== Your objective ==
Return every entry exactly as written.

== Rows ==
####

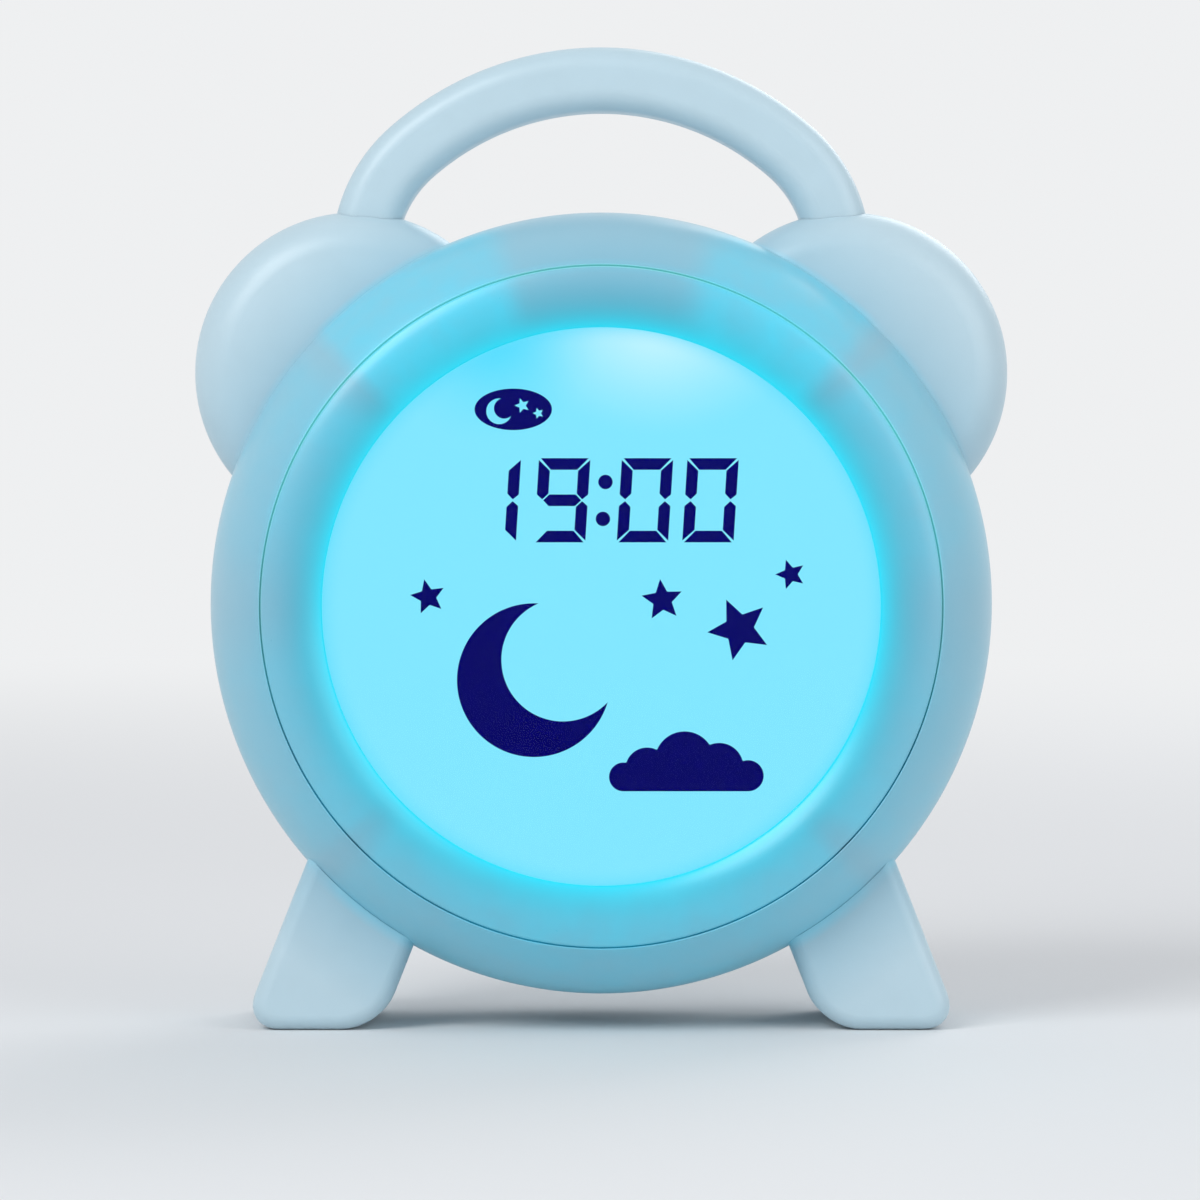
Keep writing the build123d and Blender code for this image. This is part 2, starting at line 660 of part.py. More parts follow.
def bezel_ring():
    """Ring that rolls up from the display to a crest and down to the seam, seated on the shelf."""
    outer_r = SEAM_R - BEZEL_GAP
    lip_y = SEAT_Y - BEZEL_LIP_T
    with BuildPart() as ring:
        with BuildSketch(DIAL_PROFILE):
            with BuildLine():
                TangentArc((BEZEL_CREST_R, FRONT_Y), (outer_r, SEAM_Y), tangent=(1, 0))
                TangentArc((BEZEL_CREST_R, FRONT_Y), (DIAL_R, lip_y), tangent=(-1, 0))
                Polyline((DIAL_R, lip_y), (DIAL_R, SEAT_Y), (outer_r, SEAT_Y), (outer_r, SEAM_Y))
            make_face()
        revolve(axis=DIAL_AXIS)
    save(ring, "bezel_ring")


def lcd_front_glass():
    """Front glass, with the straight contact edge that hangs below the rear glass."""
    with BuildPart() as glass:
        with BuildSketch(across(SHELF_Y)):
            Circle(GLASS_R)
            Rectangle(GLASS_TAB_W, GLASS_TAB_DROP, align=(Align.CENTER, Align.MAX))
        extrude(amount=-GLASS_T)
    save(glass, "lcd_front_glass")


def chord_disc(name, front, thickness, radius, chord, side):
    """Round sheet with one straight edge, above (side 1) or below (side -1) the middle."""
    keep = Align.MAX if side > 0 else Align.MIN
    with BuildPart() as sheet:
        with BuildSketch(across(front)):
            Circle(radius)
            with Locations((0, side * chord)):
                Rectangle(2 * radius, 2 * radius, align=(Align.CENTER, keep), mode=Mode.INTERSECT)
        extrude(amount=-thickness)
    save(sheet, name)


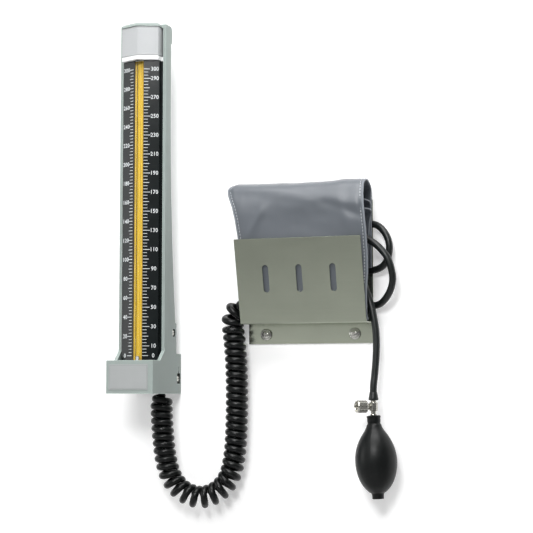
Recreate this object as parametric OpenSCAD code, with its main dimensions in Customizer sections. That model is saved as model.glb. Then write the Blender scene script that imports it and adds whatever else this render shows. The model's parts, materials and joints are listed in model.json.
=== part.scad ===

####

== Result ==
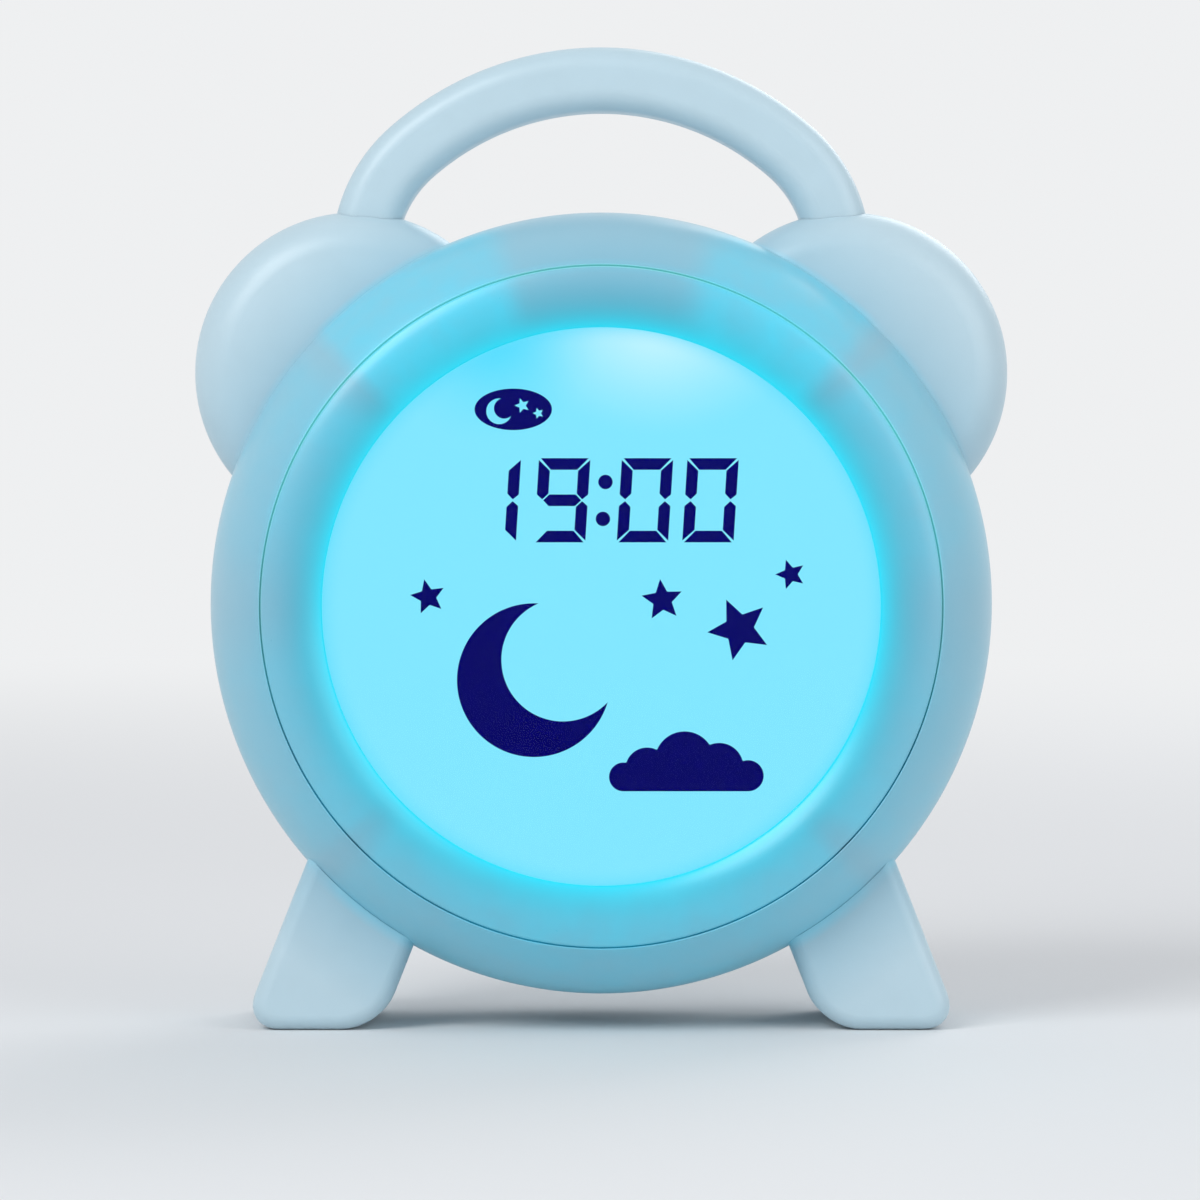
Keep writing the build123d and Blender code for this image. This is part 2, starting at line 660 of part.py. More parts follow.
def bezel_ring():
    """Ring that rolls up from the display to a crest and down to the seam, seated on the shelf."""
    outer_r = SEAM_R - BEZEL_GAP
    lip_y = SEAT_Y - BEZEL_LIP_T
    with BuildPart() as ring:
        with BuildSketch(DIAL_PROFILE):
            with BuildLine():
                TangentArc((BEZEL_CREST_R, FRONT_Y), (outer_r, SEAM_Y), tangent=(1, 0))
                TangentArc((BEZEL_CREST_R, FRONT_Y), (DIAL_R, lip_y), tangent=(-1, 0))
                Polyline((DIAL_R, lip_y), (DIAL_R, SEAT_Y), (outer_r, SEAT_Y), (outer_r, SEAM_Y))
            make_face()
        revolve(axis=DIAL_AXIS)
    save(ring, "bezel_ring")


def lcd_front_glass():
    """Front glass, with the straight contact edge that hangs below the rear glass."""
    with BuildPart() as glass:
        with BuildSketch(across(SHELF_Y)):
            Circle(GLASS_R)
            Rectangle(GLASS_TAB_W, GLASS_TAB_DROP, align=(Align.CENTER, Align.MAX))
        extrude(amount=-GLASS_T)
    save(glass, "lcd_front_glass")


def chord_disc(name, front, thickness, radius, chord, side):
    """Round sheet with one straight edge, above (side 1) or below (side -1) the middle."""
    keep = Align.MAX if side > 0 else Align.MIN
    with BuildPart() as sheet:
        with BuildSketch(across(front)):
            Circle(radius)
            with Locations((0, side * chord)):
                Rectangle(2 * radius, 2 * radius, align=(Align.CENTER, keep), mode=Mode.INTERSECT)
        extrude(amount=-thickness)
    save(sheet, name)


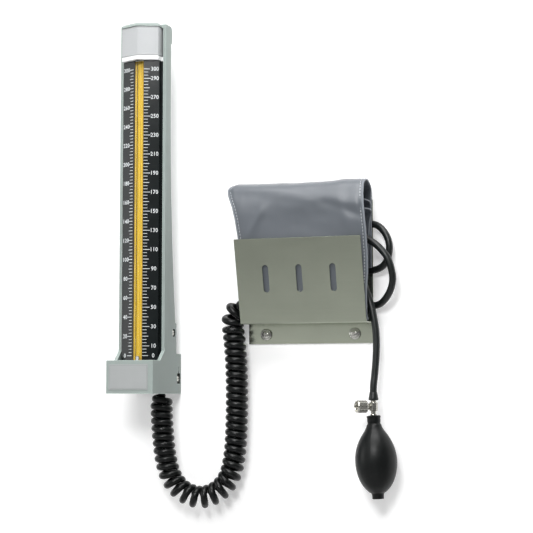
Recreate this object as parametric OpenSCAD code, with its main dimensions in Customizer sections. That model is saved as model.glb. Then write the Blender scene script that imports it and adds whatever else this render shows. The model's parts, materials and joints are listed in model.json.
=== part.scad ===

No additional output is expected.